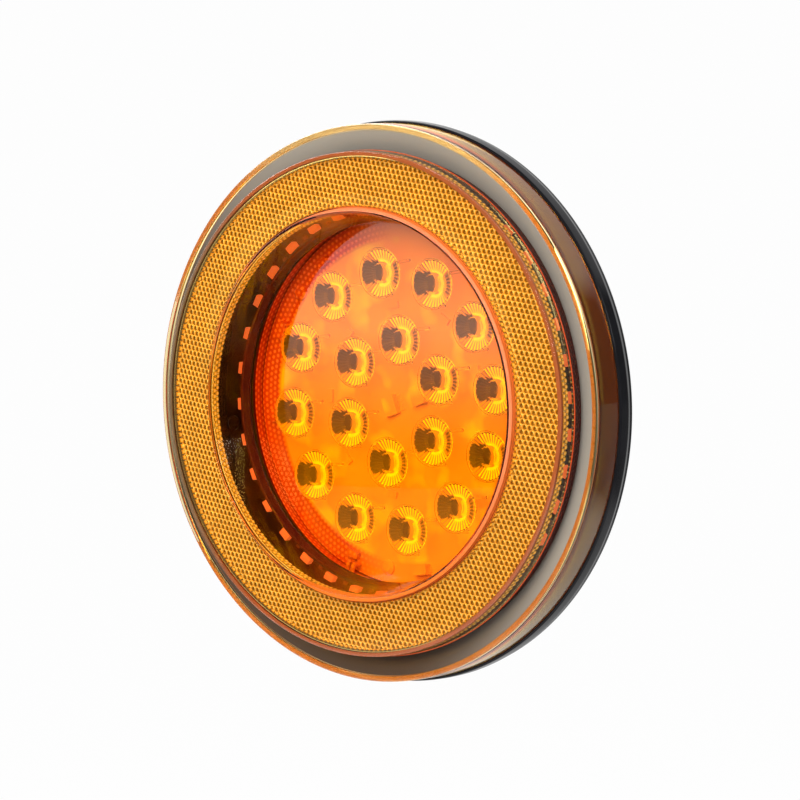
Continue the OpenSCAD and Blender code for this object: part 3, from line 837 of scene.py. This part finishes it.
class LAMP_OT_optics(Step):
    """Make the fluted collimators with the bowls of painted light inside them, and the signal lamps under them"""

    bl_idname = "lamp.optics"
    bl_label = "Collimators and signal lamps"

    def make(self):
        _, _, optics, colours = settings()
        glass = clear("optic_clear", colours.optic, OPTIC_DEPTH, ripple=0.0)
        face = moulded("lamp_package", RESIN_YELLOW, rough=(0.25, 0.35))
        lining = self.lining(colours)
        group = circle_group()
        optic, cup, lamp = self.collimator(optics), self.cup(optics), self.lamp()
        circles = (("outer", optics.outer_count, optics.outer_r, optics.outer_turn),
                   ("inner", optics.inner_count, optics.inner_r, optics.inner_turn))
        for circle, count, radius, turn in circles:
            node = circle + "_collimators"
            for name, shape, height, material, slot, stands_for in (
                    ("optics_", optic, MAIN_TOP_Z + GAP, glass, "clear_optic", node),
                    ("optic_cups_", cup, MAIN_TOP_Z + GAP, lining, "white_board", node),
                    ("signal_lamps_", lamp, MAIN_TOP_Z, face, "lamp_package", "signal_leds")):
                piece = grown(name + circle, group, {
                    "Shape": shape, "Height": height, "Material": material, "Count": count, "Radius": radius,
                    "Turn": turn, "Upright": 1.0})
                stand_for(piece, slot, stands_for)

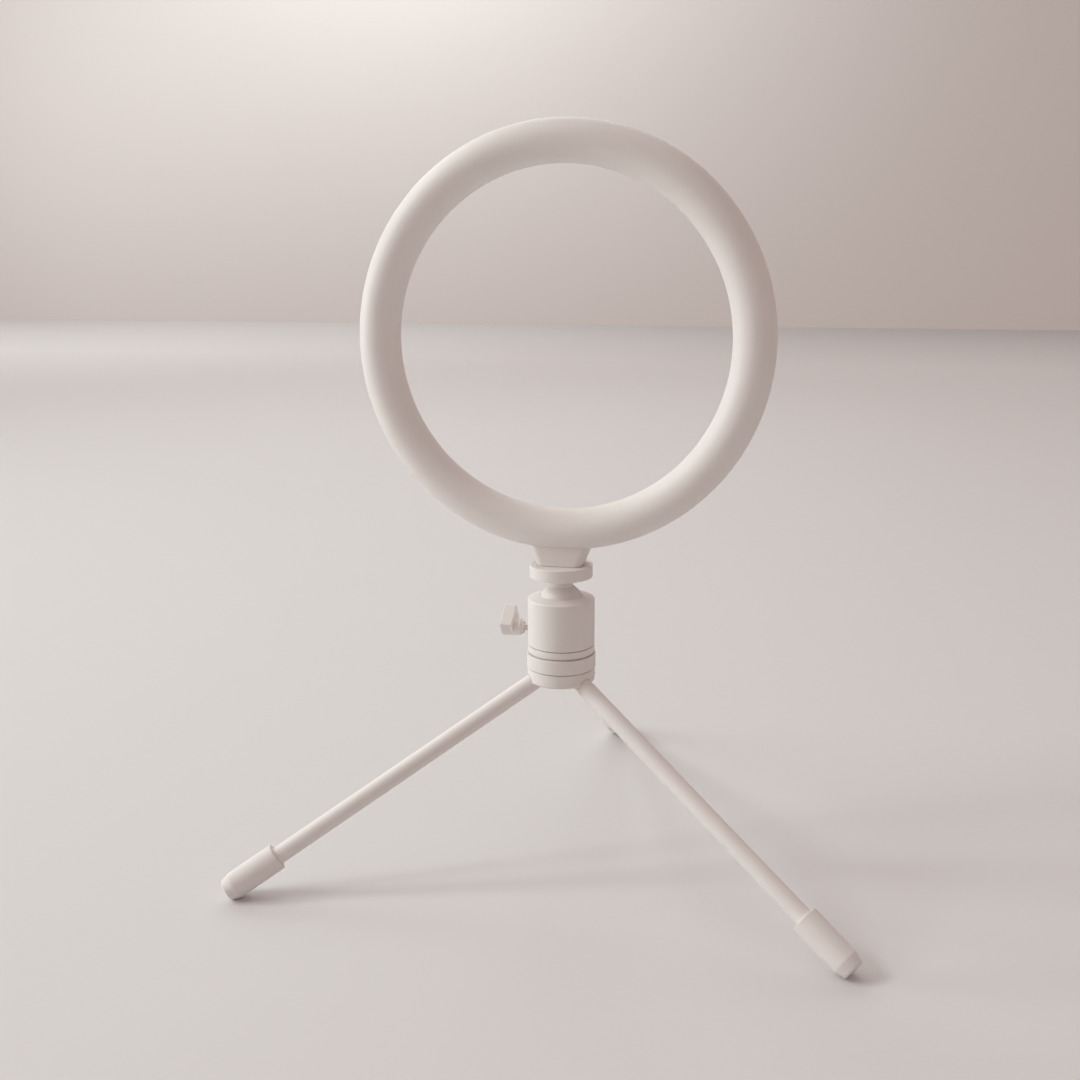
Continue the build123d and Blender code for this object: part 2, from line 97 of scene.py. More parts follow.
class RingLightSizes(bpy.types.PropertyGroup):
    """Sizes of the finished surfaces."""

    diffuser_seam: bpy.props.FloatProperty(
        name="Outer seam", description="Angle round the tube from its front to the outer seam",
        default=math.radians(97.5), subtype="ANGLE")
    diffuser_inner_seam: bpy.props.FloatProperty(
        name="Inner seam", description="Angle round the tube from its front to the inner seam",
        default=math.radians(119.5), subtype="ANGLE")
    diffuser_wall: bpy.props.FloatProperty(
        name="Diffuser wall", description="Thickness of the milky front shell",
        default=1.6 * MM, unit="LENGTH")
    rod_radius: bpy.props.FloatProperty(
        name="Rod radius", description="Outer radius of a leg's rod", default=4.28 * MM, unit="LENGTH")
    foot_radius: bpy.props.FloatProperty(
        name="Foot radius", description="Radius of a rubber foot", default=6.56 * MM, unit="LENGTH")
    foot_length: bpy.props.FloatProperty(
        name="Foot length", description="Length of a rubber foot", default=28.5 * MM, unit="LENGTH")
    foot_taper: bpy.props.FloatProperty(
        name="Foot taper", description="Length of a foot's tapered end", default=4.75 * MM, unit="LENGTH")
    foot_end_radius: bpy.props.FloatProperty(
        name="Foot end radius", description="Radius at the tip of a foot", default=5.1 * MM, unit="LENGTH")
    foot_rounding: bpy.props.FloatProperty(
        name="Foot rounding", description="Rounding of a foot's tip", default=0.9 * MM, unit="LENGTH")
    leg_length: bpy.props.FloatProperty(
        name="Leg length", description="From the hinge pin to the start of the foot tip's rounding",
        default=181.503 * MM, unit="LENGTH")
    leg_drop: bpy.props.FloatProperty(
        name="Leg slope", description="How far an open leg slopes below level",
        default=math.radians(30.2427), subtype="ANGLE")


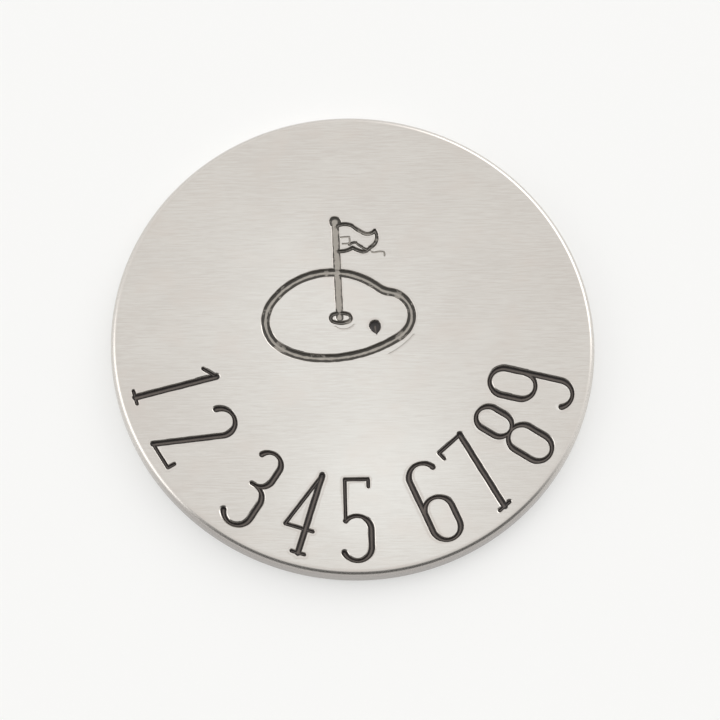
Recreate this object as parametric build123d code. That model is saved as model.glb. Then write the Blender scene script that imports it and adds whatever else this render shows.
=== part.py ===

==

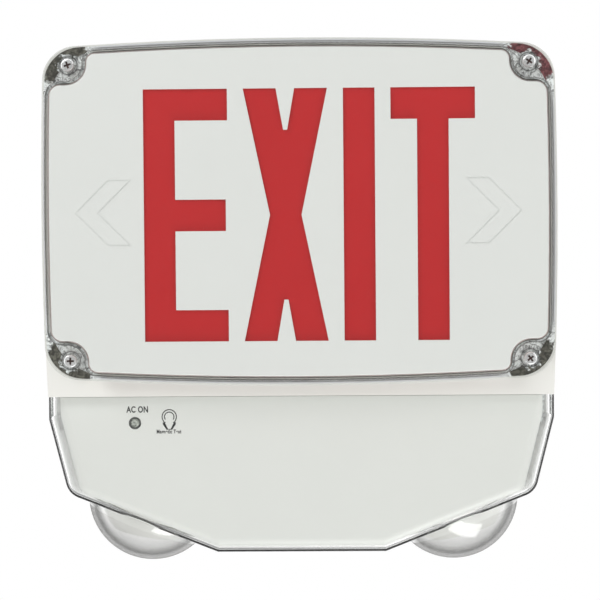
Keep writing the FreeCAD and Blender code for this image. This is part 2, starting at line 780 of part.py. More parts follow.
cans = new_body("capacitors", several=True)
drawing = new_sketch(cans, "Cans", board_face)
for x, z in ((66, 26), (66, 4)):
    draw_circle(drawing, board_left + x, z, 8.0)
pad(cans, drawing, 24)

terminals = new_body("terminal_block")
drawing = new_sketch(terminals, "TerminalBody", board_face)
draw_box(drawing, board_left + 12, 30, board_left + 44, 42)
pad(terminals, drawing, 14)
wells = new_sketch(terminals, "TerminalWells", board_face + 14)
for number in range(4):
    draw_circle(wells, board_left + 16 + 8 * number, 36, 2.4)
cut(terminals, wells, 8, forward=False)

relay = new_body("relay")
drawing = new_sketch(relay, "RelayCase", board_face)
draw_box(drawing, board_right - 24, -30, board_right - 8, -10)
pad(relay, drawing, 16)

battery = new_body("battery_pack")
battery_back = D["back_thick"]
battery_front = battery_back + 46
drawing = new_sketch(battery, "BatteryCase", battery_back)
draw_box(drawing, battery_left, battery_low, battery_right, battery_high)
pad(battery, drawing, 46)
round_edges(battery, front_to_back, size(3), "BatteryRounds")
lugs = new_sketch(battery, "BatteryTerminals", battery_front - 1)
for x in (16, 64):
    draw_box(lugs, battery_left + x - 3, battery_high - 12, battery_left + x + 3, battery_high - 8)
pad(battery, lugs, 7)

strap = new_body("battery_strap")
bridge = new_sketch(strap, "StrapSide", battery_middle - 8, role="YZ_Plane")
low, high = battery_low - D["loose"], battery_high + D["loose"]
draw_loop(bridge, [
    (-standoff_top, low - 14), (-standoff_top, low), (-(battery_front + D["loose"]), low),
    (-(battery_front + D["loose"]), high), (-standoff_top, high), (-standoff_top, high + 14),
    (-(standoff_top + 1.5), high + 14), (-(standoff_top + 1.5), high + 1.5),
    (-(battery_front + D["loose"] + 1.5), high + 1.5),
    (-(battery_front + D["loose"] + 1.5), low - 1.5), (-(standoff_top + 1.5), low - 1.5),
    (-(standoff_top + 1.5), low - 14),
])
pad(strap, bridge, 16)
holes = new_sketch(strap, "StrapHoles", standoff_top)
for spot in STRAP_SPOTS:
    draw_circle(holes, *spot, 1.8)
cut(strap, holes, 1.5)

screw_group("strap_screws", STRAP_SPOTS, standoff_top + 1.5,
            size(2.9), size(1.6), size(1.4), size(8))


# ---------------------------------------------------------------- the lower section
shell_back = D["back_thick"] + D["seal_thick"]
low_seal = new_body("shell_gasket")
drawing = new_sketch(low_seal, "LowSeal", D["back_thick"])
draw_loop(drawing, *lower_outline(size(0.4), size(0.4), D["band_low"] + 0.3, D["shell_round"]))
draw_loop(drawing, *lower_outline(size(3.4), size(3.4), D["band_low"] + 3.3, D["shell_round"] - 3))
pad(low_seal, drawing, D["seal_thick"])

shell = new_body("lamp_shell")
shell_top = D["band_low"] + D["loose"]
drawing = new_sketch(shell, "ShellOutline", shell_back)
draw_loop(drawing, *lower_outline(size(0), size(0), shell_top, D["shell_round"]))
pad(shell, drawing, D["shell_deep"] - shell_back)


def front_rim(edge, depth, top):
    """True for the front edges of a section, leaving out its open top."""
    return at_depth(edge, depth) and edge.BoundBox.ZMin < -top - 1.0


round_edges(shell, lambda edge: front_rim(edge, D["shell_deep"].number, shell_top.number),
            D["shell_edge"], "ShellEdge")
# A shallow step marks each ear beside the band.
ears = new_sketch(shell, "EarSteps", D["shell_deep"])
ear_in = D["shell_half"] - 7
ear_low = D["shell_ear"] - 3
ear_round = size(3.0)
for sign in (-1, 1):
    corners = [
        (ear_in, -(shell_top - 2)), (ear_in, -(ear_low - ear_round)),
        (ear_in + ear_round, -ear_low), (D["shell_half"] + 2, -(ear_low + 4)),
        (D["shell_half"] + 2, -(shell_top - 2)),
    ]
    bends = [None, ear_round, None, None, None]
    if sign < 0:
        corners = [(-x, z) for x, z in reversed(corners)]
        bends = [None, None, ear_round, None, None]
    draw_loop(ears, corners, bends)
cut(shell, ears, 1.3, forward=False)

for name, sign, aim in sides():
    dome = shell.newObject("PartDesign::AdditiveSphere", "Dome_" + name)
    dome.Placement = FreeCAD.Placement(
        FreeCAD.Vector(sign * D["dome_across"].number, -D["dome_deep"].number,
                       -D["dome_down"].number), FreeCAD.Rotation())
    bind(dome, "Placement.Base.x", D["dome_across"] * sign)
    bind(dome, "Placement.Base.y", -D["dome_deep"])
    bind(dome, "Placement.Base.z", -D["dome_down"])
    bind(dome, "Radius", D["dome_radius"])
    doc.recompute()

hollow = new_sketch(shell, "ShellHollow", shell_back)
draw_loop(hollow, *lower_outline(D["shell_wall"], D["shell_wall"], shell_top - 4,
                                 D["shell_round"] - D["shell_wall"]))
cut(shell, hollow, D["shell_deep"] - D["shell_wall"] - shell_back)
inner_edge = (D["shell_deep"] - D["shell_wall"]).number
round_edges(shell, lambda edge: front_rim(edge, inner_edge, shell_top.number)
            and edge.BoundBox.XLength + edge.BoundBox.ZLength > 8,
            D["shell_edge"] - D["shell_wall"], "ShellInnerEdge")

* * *

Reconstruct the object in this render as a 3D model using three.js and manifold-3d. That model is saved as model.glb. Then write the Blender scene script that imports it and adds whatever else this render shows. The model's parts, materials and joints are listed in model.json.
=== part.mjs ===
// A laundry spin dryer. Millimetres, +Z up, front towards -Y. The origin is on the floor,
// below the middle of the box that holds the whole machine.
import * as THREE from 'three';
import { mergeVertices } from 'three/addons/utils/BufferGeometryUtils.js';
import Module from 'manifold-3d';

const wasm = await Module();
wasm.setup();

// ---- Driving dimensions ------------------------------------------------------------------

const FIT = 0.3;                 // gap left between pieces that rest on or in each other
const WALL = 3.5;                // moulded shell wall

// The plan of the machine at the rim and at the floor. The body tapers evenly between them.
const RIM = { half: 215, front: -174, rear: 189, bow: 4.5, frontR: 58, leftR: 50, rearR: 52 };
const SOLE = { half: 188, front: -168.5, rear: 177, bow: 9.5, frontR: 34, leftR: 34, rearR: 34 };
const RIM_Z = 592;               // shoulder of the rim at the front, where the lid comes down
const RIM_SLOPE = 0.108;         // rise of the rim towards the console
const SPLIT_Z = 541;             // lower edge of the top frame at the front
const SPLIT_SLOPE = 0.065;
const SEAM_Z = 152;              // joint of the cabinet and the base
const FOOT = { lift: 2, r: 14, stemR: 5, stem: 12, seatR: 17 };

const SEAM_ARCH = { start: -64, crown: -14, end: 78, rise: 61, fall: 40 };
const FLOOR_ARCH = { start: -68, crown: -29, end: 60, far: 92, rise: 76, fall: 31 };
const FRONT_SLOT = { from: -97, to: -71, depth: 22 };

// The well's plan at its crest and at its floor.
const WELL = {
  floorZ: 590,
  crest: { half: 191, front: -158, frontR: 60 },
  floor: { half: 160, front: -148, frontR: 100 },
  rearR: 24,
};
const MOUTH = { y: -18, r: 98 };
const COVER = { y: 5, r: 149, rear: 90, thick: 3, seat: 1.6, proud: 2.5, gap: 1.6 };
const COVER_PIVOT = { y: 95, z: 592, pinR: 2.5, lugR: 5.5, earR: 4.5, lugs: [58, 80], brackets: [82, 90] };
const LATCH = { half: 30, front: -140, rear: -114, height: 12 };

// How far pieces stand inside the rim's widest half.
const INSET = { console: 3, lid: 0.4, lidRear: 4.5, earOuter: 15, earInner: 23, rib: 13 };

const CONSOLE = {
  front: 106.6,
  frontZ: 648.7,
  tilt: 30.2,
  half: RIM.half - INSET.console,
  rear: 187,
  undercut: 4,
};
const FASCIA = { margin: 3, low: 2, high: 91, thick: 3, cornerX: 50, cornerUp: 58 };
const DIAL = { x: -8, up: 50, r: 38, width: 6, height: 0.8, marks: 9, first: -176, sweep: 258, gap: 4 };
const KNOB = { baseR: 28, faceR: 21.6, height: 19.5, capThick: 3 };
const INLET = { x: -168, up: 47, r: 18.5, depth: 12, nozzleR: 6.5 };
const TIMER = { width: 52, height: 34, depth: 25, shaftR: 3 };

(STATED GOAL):
Transcribe the lines beginning at the one that contains "Keep writing the" and ending at the one that contains "cut(terminals, wells, 8, forward=False)", with nothing added or left out.

(COMPLETED TASK):
Keep writing the FreeCAD and Blender code for this image. This is part 2, starting at line 780 of part.py. More parts follow.
cans = new_body("capacitors", several=True)
drawing = new_sketch(cans, "Cans", board_face)
for x, z in ((66, 26), (66, 4)):
    draw_circle(drawing, board_left + x, z, 8.0)
pad(cans, drawing, 24)

terminals = new_body("terminal_block")
drawing = new_sketch(terminals, "TerminalBody", board_face)
draw_box(drawing, board_left + 12, 30, board_left + 44, 42)
pad(terminals, drawing, 14)
wells = new_sketch(terminals, "TerminalWells", board_face + 14)
for number in range(4):
    draw_circle(wells, board_left + 16 + 8 * number, 36, 2.4)
cut(terminals, wells, 8, forward=False)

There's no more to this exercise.